Duplass: I think it has to do with my obsession with anonymous people, and their private lives, and what motivates them to do what they do. Even with our studio work with “famous” actors, we’re trying to represent real people, so it irks me sometimes that portrait docs about famous people are the ones that seem to get the most attention. That being said, I can’t complain too much because it gives me a niche to celebrate the unknowns. Kevin’s story is so moving and compelling, that to me it was a bonus that no one knew him. Because of that there’s more for them to discover.

Filmmaker: I also recall an audience member at the AIFF post-screening Q&A asking a loaded question about directing for Hollywood. I think you quite rightly took the high road in expressing your gratitude for the studio work that pays the bills and allows you to make a passion project like Kevin. So what do you think is the general feeling among indie filmmakers who shuttle back and forth to L.A. nowadays? Enthusiasm, resentment, resigned? All of the above?

Duplass: I think honestly it’s an ebb and flow. You make a studio movie, and all you want to do after is make a piece of art in your basement that nobody can judge until it’s done. And then when that little piece of art is done, and not many people saw it and it cost you ten grand, you’re pretty fired up when a studio comes knocking and wants to re-instate your health insurance and pay you a nice chunk of change to make something really cool.
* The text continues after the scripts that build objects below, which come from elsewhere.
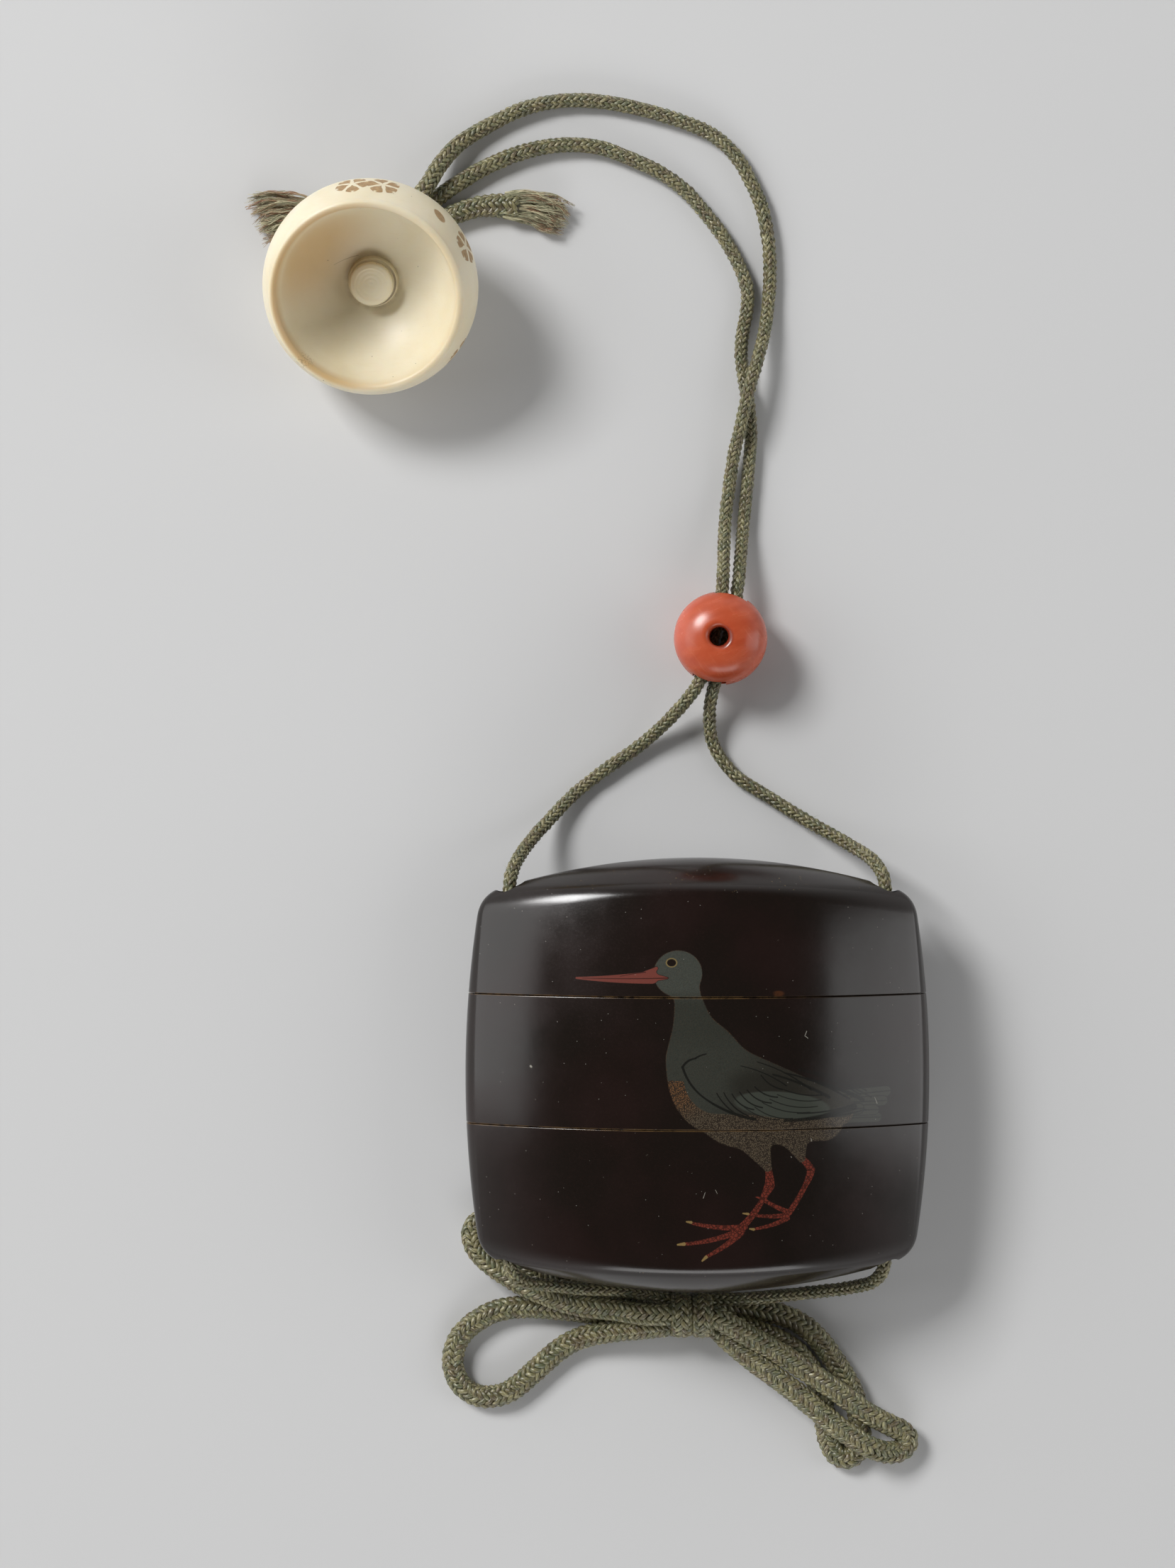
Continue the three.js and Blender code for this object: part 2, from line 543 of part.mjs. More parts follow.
function cordGroup() {
  const group = new THREE.Group();
  Object.entries(ROUTES).forEach(([name, points]) => {
    const long = name.startsWith('cord');
    const geometry = tube(points, long ? THIN_CORD : THICK_CORD, long ? 5.6 : 4);
    group.add(named(name, geometry, braid()));
  });
  Object.entries(ENDS).forEach(([name, end]) => {
    group.add(named(name, geometryOf(frayedEnd(end)), braid()));
  });
  const knot = named('bow_knot', bowKnot(), braid());
  knot.position.set(...KNOT.centre);
  group.add(knot);
  return group;
}

const inro = new THREE.Group();
inro.add(caseGroup(), netsukeGroup(), ojimeGroup(), cordGroup());

export default inro;
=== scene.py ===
"""An inro in Blender: a small lacquer case in three sections with a wading bird painted on its
front, lying on its back with its braided cord, coral bead, bow and bowl-shaped ivory netsuke.

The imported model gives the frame. Every visible piece here is built finer round one of its solids
and stands for it. Lengths in the tables below are millimetres and become metres when a mesh is
made."""

import math

import bmesh
import bpy
import numpy as np
from bpy.props import FloatProperty, FloatVectorProperty, IntProperty, PointerProperty
from mathutils import Matrix, Vector


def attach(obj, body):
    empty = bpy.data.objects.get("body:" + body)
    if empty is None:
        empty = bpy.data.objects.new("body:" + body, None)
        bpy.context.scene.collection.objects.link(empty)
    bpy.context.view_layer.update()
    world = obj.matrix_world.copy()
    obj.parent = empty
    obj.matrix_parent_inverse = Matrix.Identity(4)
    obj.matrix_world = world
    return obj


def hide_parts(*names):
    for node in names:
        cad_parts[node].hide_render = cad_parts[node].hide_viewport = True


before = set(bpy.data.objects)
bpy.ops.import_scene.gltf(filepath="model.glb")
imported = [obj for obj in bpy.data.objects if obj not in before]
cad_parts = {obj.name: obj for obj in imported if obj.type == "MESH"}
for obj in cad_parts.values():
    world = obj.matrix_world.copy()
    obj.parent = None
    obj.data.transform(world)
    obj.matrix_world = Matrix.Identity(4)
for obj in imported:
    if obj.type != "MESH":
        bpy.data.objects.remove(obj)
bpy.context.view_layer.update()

bl_info = {
    "name": "Inro with netsuke",
    "version": (1, 0, 0),
    "blender": (4, 5, 0),
    "location": "View3D > Sidebar > Inro",
    "description": "Lacquered inro case with braided cord, bead, bow and netsuke",
    "category": "Object",
}

MM = 0.001
UP = np.array([0.0, 0.0, 1.0])
TURN = 2 * math.pi

# ---------------------------------------------------------------- sizes shared by the pieces

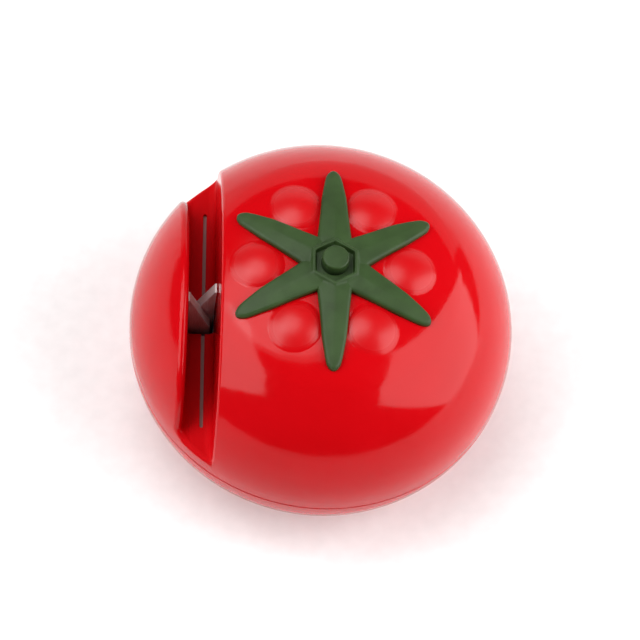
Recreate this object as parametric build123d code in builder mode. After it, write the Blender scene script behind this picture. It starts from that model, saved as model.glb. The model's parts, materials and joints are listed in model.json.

And honestly, there are some things I can’t do without studio help, like our latest film Jeff, Who Lives at Home.

Filmmaker: Kevin really is one of those rare 100% organic artists, which, unfortunately, a lot of problems in his life stem from. The world isn’t built for pure uncompromising souls. Are you at all worried that he won’t be able to handle a career revival? (Personally, I’m both entranced by and terrified for him, which I guess is another reason the film works so well!)

Duplass: I do worry about the 100% factor, as you so accurately call it, sometimes. But considering his demeanor when I found him compared to the spirited, excited, more confident person he is now, I don’t worry about it too much. He is extreme about employment, and I understand it. The way he describes it is, if the inspiration comes, and he’s at work, it’s too heartbreaking to miss out – and he’s not honoring his contract with the creative forces in the universe. So if he’s in creative mode, he needs to be 100% available. The good news is Kevin is solid, and if he ever needed to go back and get a job, he can do it no problem. That being said, I believe in him and want to support him, and am complicit in his attempt to do his music full time, so that’s why I’m pushing so hard to raise funds for his tour on Kickstarter.